ART IN NEWFOUNDLAND
By Craig Francis Power

It's quite a year for painter Kym Greeley. Her singular landscape works have shown in a solo exhibition at RCA Gallery in February, she's currently in a group show at A1C Gallery and a two-person show at Eastern Edge, with more group shows upcoming this fall at Sir Wilfred Grenfell Art Gallery in Corner Brook, at Christina Parker Gallery in St. John's, the Toronto International Art Fair, and a residency at the Rooms Provincial Art Gallery starting in October which will lead to a solo exhibition opening there on February 6th 2009.

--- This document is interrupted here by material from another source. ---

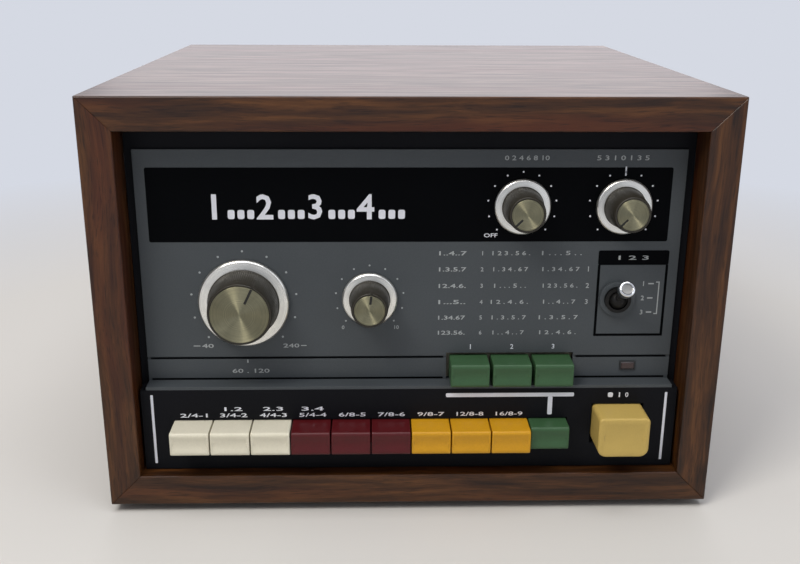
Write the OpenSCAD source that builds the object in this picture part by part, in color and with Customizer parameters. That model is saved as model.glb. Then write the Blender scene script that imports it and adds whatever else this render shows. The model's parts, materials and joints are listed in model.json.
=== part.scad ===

But it's not as though all of this has just happened suddenly for Greeley, who's been working steadily since returning five years ago to her native St. John’s after an extended stint in New York City. "All I did was just work in the studio," she says, "even if no one was paying attention to what I was doing." The perseverance has paid off. Greeley's smart, minimal landscapes focusing on bleak grey roads cutting through a flattened Newfoundland wilderness are in stark contrast to the more expressionistic tradition of our province's landscape painting, and have captured the interest of both curators and gallery goers alike.

These are scenes taken along the roads and highways that crisscross the province, the kind of ephemeral glimpses caught out car windows that aren't particularly scenic or breathtaking. The kind of stuff that doesn't find its way into tourist brochures or television ads, that aren't the beautiful end-point of a journey, but the rarely considered locales between departure and arrival that are ignored in the production of Newfoundland's cultural identity. There are no dramatic cliff faces, no shorelines, no fjords. In fact, much of the imagery could have just as easily come from rural Ontario or Quebec than Newfoundland.

Whereas the landscape work most Newfoundlanders and Labradorians are familiar with are often depictions of specific locations imbued with an expression of our distinct culture and sense of place, Greeley has removed such details to foreground the industrial process she uses in the production of her paintings. For her current two-person show (with Alberta artist Scott Rogers) at Eastern Edge Gallery, for instance, Greeley works firstly from a digital photo taken through the windshield of her moving car. She then removes most of the detail through Photoshop or Illustrator, at which point the image is projected and traced onto the canvas. She also uses silk-screen printing processes to block out the major composition of a given piece, though she's somewhat reticent to dish on all of the details of how that works. "I want the line between what’s industrially printed and what is painted to be blurred," she says, "so the viewer can’t tell the difference."

What may seem at first to be an idiosyncratic quirk in Greeley's process, is actually an important element in the work’s meaning. If Warhol's robotic silk screen reproductions of movie stars, electric chairs and car accidents suggested a meaninglessness and numbness about our day to day lives, can it be that Greeley's work is identifying our further alienation from the natural world, even in a culture and community that’s identity is so grounded in the landscape? "I think, unconsciously, that may have been going on," she says, "but I was more interested at the time in the history of contemporary art than the history of Newfoundland art. How painting went from Abstraction to Expressionism to Minimalism. So it wasn’t overtly political in that way. That happened afterward."

There has been growing frustration in some sectors of the art world with the apparent didacticism of much contemporary art. That artists are merely illustrating some pre-existing political idea or moral. For Greeley, it’s vital that viewers "bring [their] own experiences to the work," that there is room for the viewer's own thoughts and feelings in the experience, rather than being told how to engage, react or interpret the paintings. In his catalogue essay for Phendrana Drift, Greeley’s solo show at RCA Gallery earlier this year, writer and curator Bruce Johnson describes looking at her paintings as "something like experiencing film… They return me to the place of passenger." The only thing more apt for me, as a perhaps more youthful observer, would be to say they remind me of playing "Pole Position," the early to mid 1980s Atari video game, wherein the player navigates a flat, almost detail-free landscape in a Formula 1 race car. Similarly youthful, Greeley admits to this influence on her aesthetic sensibilities as well, revealing even further how technological advances, both for industry and entertainment, have forced us to reconsider landscape.

As for her upcoming residency and solo show at the Rooms, Greeley says the paintings she has planned are specific to the gallery space in which she"ll be showing, and that viewers can expect a broadened colour palate, larger scale, and a new area of focus for her process. But she refuses to describe too much how the finished product will look, reaffirming, like the paintings themselves, how her process, the journey itself, is the real thing worth considering.